Three rules might facilitate a brokered convention.  Rule #1:  RNC rules require convention delegates to support, on the first nominating ballot, the candidate to whom they were pledged when they themselves were selected as delegates.  Rule #2:  The RNC requires that a candidate win a majority of delegate votes, or 1,236, to become the Republican presidential nominee.  A race involving only two competitive candidates for nomination will always produce a majority (in the absence of a highly unlikely tie), but a race involving three or more competitive candidates makes achieving a majority vote more problematic.  

Because delegates are bound on the first convention vote to support the candidate to whom they were pledged, a first vote split among several competitive contenders could fail to produce a single candidate with a majority of the delegate votes.  Should this occur, no candidate has won the nomination.  Moreover, delegates are released from their binding obligations and are free to support any candidate in subsequent rounds of voting.

Delegates, free from their binding commitment to a candidate, however, are unlikely to abandon that candidate and to do as they please.  Because delegates, in their own selection contest, were vetted by the candidate to whom they were pledged, and because delegates have loyalty and general commitment to their preferred candidate (and to their state party and other elected party officials), they are likely to use their power – even if not the power to elect their preferred nominee – to bargain with other delegate groups.  A candidate delegation, or a state delegation, that controls only several dozen votes, may find itself empowered when it joins with another, or other, delegations to support a shared alternative candidate.  Delegates, strategically and politically tied to their candidate, become chips in a bargaining game among likely candidates, none of whom yet controls a majority of delegate votes.  The candidates (more conventionally, their advisors, campaign attorneys, and other party elites) engage in bargaining and trade-offs, as each candidate’s team works to construct a majority of delegates.

The highest support any candidate has had (thus far) in polling has been 36.5 percent, by Donald Trump, the front-runner in opinion polls.  This is, however, far short of the majority necessary for nomination on the first ballot, because 63.5 percent of those polled support someone else.  Those 63.5 percent have not rallied around a single alternative candidate – but they could.  They could do so because of Rule #3.

Between March 1 and March 14, states must allocate delegates to candidates on a proportional representation basis; that is, candidate delegates are awarded proportionately to the percentage of candidate vote won.  Twelve states will hold simultaneous selection events on “Super Tuesday,” March 1, selecting on that single day 632 delegates – more than half the number necessary to win the Republican presidential nomination.  By March 14, 979 delegates will have been selected and allocated amongst the various Republican presidential hopefuls by proportional representation.  Nine of the Super Tuesday states will hold primary elections, with rules that set a threshold above which candidates must rise in order to receive any delegates whatsoever (except for Virginia, where there is technically no threshold).  Eight of these Republican primary election states also have winner-take-all provisions, once a candidate surpasses a majority (or, in the case of Tennessee, a super-majority of 67 percent).  In these cases, any candidate who passes the threshold wins 100 percent of the delegates.

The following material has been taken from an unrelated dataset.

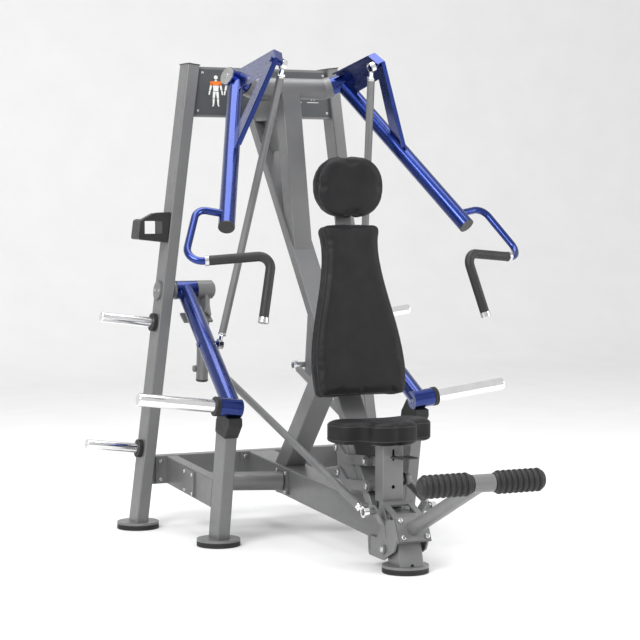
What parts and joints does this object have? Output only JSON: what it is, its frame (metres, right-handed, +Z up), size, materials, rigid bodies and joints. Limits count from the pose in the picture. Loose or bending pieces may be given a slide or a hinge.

Comparative political scientists know that proportional representation, in awarding seats proportional to votes received, rewards small parties as well as large parties, and often positions small parties to trade off their support for (potentially much) larger benefit to themselves.  That logic is likely to hold for the Republicans during the 2016 primaries.  No single candidate is likely to win every single delegate allocated by proportional representation, and thus far no Republican primary candidate is polling at 50 percent, making winner-take-all outcomes unlikely.  Instead, several candidates are likely to win some delegates.  In some races, in some states, several candidates may pass the entry threshold – and, once passed, such candidates are likely to stay in the race.  Why would a candidate with only a small number of delegates leave the race when he (or Carly Fiorina) could arrive at the RNC in Cleveland with the handful of delegates that could determine the outcome?  Or become, in bargaining among all the candidate delegations, the eventual nominee?  Or guarantee being selected as the vice presidential candidate?  Any candidate with even modest funding (or generous funding from a single donor) and only a modest number of delegates could stay in the race for the duration, hoping for substantially bigger influence at the convention itself.  Several such candidates – those who have some delegates but not enough to win the nomination – could secure enough delegates amongst themselves to deprive a frontrunner of the majority necessary to win the nomination.

Is the 2016 RNC likely to be brokered?  It’s too early to say.  But it’s not too early to say that, with multiple candidates in the race, with campaign funding that permits candidates to stay in the race, and with proportional representational allocation of delegates, the RNC rules make it possible.